Underspecifying the scanner — buying a 50-meter phase-shift unit for a job that needs 120-meter reach in an open yard — means you physically cannot capture distant structures without repositioning, and repositioning may not be possible if the line of sight requires a specific elevated setup point. The job either takes far longer (more setups) or cannot be done at all. Overspecifying — buying a 300-meter long-range scanner for indoor BIM work — wastes $30,000 to $70,000 in purchase price and saddles the operator with a heavier, slower-scanning, battery-hungry instrument that produces larger ranging noise at close range than a purpose-built indoor scanner costing half as much. The surplus range never gets used, and the accuracy penalty at short range degrades every deliverable.

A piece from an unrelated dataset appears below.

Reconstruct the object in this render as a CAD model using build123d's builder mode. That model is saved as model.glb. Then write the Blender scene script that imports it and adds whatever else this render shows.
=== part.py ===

Terrestrial laser scanner selection is a spec-matching exercise, not a spec-maximization contest. Identify the maximum range your projects actually require, the accuracy class your deliverables demand, and the environmental conditions your scanner will face. Then buy the scanner that meets those three requirements — and not one that costs more, weighs more, or measures further than your work requires.